Doing this early in the year can inspire you to get a jump start on boosting your performance — as well as give you months to show your boss what you’ve achieved when it comes time to negotiate.
And make sure you’ve determined how much of a salary increase you’d need to make progress on your personal financial goals, because having a dollar figure in mind can provide further motivation to make the raise request.
April: Do a little budget spring-cleaning
Who doesn’t feel better after they’ve cleaned house? Well, the same goes for your money. By clearing away a few financial dust bunnies, you might unearth some savings that can be rerouted to other goals.
One way to do this is by reviewing your costs to see which can be “postponed” to a later date, what can be “eliminated” from your budget altogether, which can be “reduced” in the future, and what you have to “keep.”
Making a cut to a recurring, nonessential expense means saving month after month, so consider putting one of your services or subscriptions on pause using a vacation mode if they offer it, and see if you miss it after a month.
May: Initiate a low-cost tradition
Use the arrival of nicer weather to devise a way to spend time with your friends that doesn’t require a pretty penny.
Think of it as a way for you and your buds to commit to being good money influences on each other — rather than spending enablers.
Research tells us that experiences — rather than stuff — give us more bang for our buck. So instead of going out to eat, opt for a picnic, or hang out at the museum on free admission night, every bit helps.
June: Review your progress
It’s easy to feel inadequate when you compare yourself to others, but a better measure of success is how you stack up against yourself. So as you come to the midyear point, remind yourself of all you’ve accomplished thus far.

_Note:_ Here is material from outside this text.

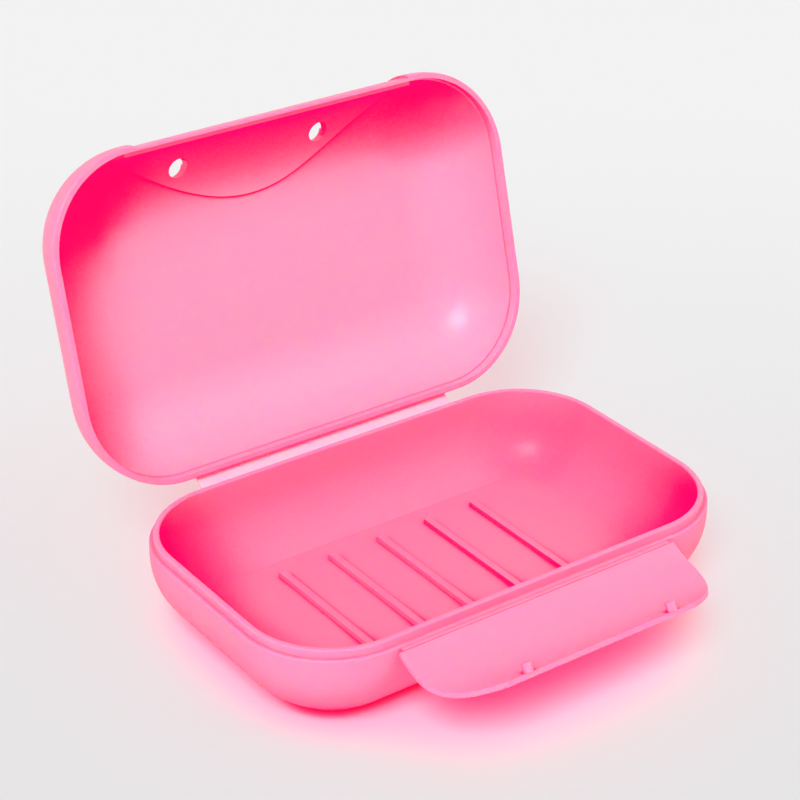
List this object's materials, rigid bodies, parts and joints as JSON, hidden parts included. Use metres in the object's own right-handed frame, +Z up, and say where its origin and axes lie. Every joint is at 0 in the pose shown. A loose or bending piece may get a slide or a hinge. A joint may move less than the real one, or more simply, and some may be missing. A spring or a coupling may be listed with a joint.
{
  "type": "travel soap box",
  "caption": "Pink plastic travel soap box, open: a rounded tray and lid joined by a folding strip, with a curved pegged latch flap.",
  "frame": {"origin": "middle of the foot's flat underside", "axes": "+X along the folds, +Y from the latch flap towards the folding strip, +Z up"},
  "size_m": [0.1174, 0.1318, 0.0947],
  "materials": {
    "pink_plastic": "translucent pink polypropylene, soft gloss",
    "fold_film": "thin translucent pink polypropylene, soft gloss"
  },
  "bodies": {
    "tray": {"base_tray": "pink_plastic", "base_fold_film": "fold_film", "latch_fold_film": "fold_film"},
    "strip": {"hinge_strip": "pink_plastic"},
    "lid": {"lid_shell": "pink_plastic", "lid_fold_film": "fold_film"},
    "flap": {"latch_flap": "pink_plastic", "left_peg": "pink_plastic", "right_peg": "pink_plastic"}
  },
  "joints": [
    {"name": "strip_fold", "type": "hinge", "parent": "tray", "child": "strip", "pos_m": [0, 0.03842, 0.01825], "axis": [1, 0, 0], "range_deg": [-35.7, 52.3]},
    {"name": "lid_fold", "type": "hinge", "parent": "strip", "child": "lid", "pos_m": [0, 0.04174, 0.02082], "axis": [1, 0, 0], "range_deg": [-35.7, 52.3]},
    {"name": "latch_fold", "type": "hinge", "parent": "tray", "child": "flap", "pos_m": [0, -0.03745, 0.01975], "axis": [1, 0, 0], "range_deg": [-120, 40]}
  ],
  "couplings": [
    {"joint": "strip_fold", "follows": "lid_fold", "ratio": 1}
  ]
}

So rather than feeling envious of your friend who bought a home this year, look at how much you’ve saved toward a down payment today versus six months ago or a year ago — and give yourself a pat on the back for getting closer to your goal.

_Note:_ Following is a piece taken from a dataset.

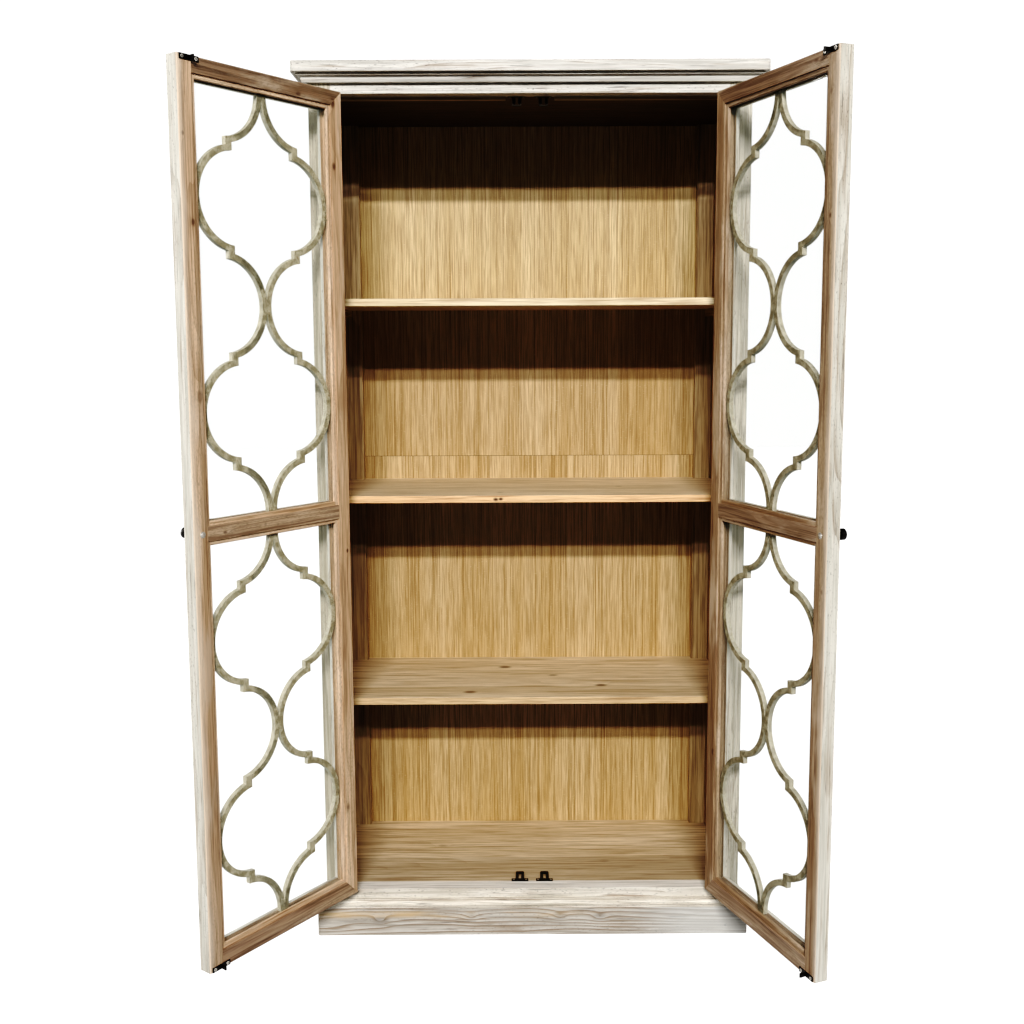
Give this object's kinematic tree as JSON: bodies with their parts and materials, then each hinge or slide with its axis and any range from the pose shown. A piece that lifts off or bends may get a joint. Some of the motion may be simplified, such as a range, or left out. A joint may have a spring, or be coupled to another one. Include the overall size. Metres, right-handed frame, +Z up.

July: Work a good money habit into your routine
Having a hard time making smart financial to-dos stick?
The best way to develop a new habit is to anchor it to an existing habit, like drinking your morning coffee. That’s because the non-monetary task works as a cue to remind you to get the money-related chore done. You can try this with almost any money habit you’re trying to form, whether it’s on a daily, weekly, or monthly basis.
For example, perhaps every time you pay your monthly rent, you also put $20 into a savings account. Or after you watch your favorite weekly TV show, you check your credit card transactions online to make sure you aren’t overspending. With enough repetition, your newly formed habit could become almost second nature.

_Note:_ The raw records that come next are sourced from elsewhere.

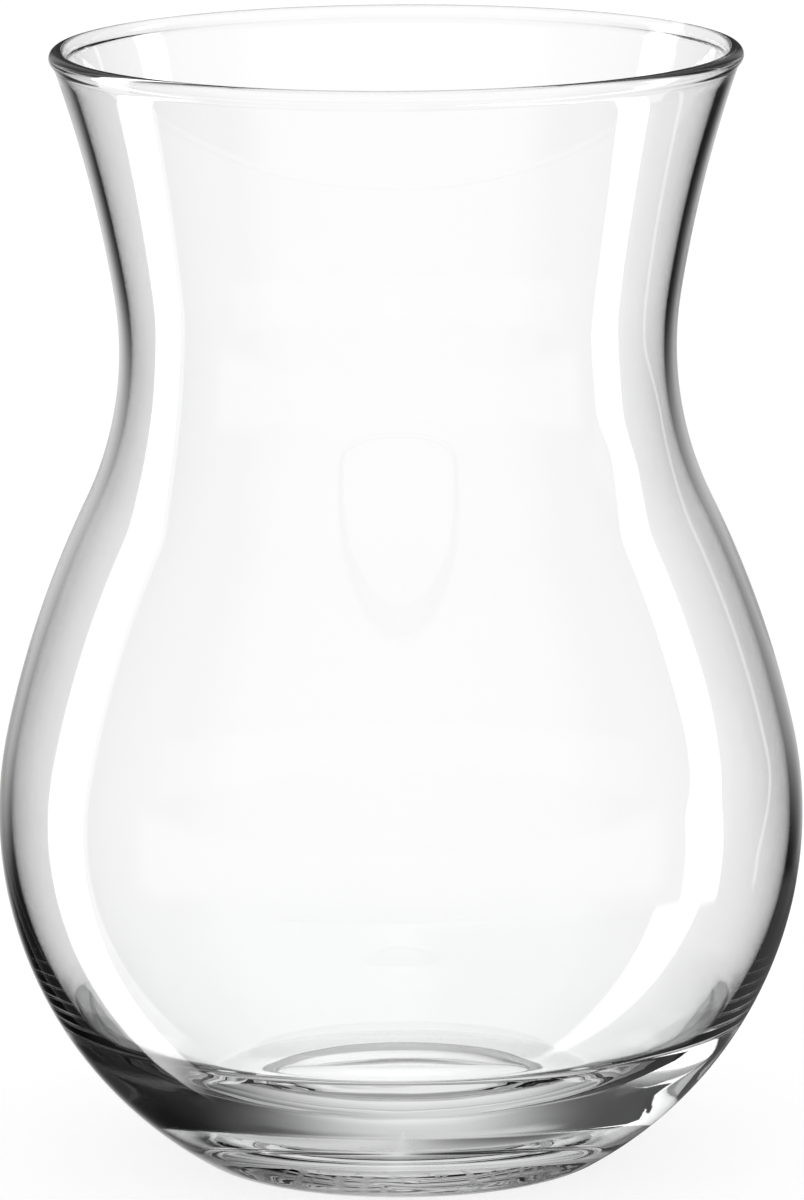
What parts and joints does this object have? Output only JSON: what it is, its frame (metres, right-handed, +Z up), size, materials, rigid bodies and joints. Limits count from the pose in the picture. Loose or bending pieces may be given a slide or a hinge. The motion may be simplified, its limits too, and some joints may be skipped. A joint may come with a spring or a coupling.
{
  "type": "glass vase",
  "caption": "Clear glass table vase: round bowl on a heavy base, drawn-in neck and flared mouth with a rounded lip.",
  "frame": {"origin": "centre of the foot, on the plane that the vase stands on", "axes": "+Z up along the axis of revolution, from the foot to the mouth; X and Y are level"},
  "size_m": [0.144, 0.144, 0.2],
  "materials": {
    "clear_glass": "clear, fire-polished"
  },
  "bodies": {
    "root": {"glass_body": "clear_glass"}
  },
  "joints": []
}
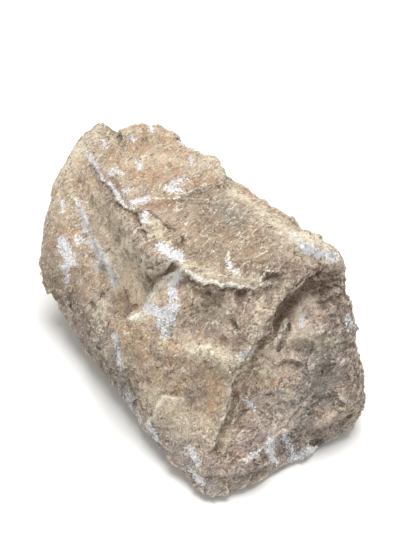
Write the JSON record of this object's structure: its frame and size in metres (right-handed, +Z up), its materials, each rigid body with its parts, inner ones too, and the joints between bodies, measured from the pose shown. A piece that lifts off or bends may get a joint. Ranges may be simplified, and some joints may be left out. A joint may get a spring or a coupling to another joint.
{
  "type": "honeycomb calcite specimen",
  "caption": "Rough quarried block of honeycomb calcite: a sloping bedded top, a stepped broken front, a hackly end and a flat underside to rest on.",
  "frame": {"origin": "middle of the bounding box, on the ground that the stone rests on", "axes": "+X along the stone's length towards its larger end, -Y out of the long broken front, +Z up"},
  "size_m": [0.495, 0.263, 0.2625],
  "materials": {
    "weathered_calcite": "matt broken and weathered calcite, sandy beige with cream, rust and grey zones and white bruises"
  },
  "bodies": {
    "root": {"calcite_stone": "weathered_calcite"}
  },
  "joints": []
}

August: Kick-start your end-of-year tax prep
Does gathering everything for tax time leave you feeling frenzied? Then take advantage of the lazy days of summer to save yourself some headache later.
The summer months are the boring months financially. Use the downtime to make sure you’re organized. You always want to be collecting documents that support your tax return preparation instead of waiting until the end-of-year crunch.
So whether it’s creating colored folders to categorize your tax paperwork (deductions, job-related costs, interest statements, etc.), shredding old documents you don’t need, or checking last year’s return to see what might be different this year, getting organized will help you waylay procrastination and reduce some year-end stress.
September: Reassess your student loans
Yes, we know that student loans can sometimes feel like an albatross around your neck — but every little bit you put toward that debt can help.
If you have a few spare dollars in your budget — and are on track with other goals, like emergency funds and retirement accounts — use an online calculator to see how much you’d save in the long run by upping your loan payment.
If you just put an extra $10 toward it, what would that save you in interest payments? Then try the calculation with $50. Maybe you start by paying an extra $50, and when you can’t afford to, you drop down to an extra $10. That gives you a choice, instead of saying you are either paying extra or not paying extra.
Watching a balance drop, and seeing how much you’d save in the long term, can do wonders for your morale. Debt reduction is financial freedom, and it’s more fun to work toward freedom than to pay off a debt, right?
October: Make networking a numbers-based goal
Networking events can become less intimidating if you give yourself a tangible goal to work toward, which can help “train” you to network better.
For example, before going to your next professional function, assign a minimum number of attendees to speak to before the night is over — even if it’s just a few people for five minutes each.
At subsequent events, raise that goal by two or three more people as you start to feel more comfortable approaching strangers.
Being able to have social grace, where you feel fun and playful with people, is a learned ability, like being able to jog. Every one can do it, but some people can go for 30 minutes, while some can only go for five.
November: Try going all-cash for the holidays
Does the start of holiday shopping also signal the season of credit card debt? If you don’t want to ring in the New Year with bigger balances, consider giving your plastic a rest and budget for gifts only with the cash you have on hand.
If you use cash, you’ll spend less because you feel it, moving to debit or cash can have an impact on bringing spending down. My wife and I successfully completed Christmas shopping last year WITHOUT using a credit card and with 2 young kids no less….Realizing we were starting 2015 with ZERO credit card debt feels pretty good!
Want to avoid the temptation to charge altogether? Leave the cards behind. One of the best ways to stop using a credit card is to take it out of your pocket, put it in a safe place and forget about it.
December: Learn a family money lesson
The holiday season is usually a time of taking in personal history lessons from all generations of loved ones. So why not take advantage of that by asking your fiscally smart relatives for a little financial wisdom?
Moving forward remember the advice I heard my Father say many times. Earn a quarter, spend a dime and save 15 cents. Unfortunately, most people earn a quarter, spend a quarter and then borrow another quarter at 25 percent interest. Good Luck!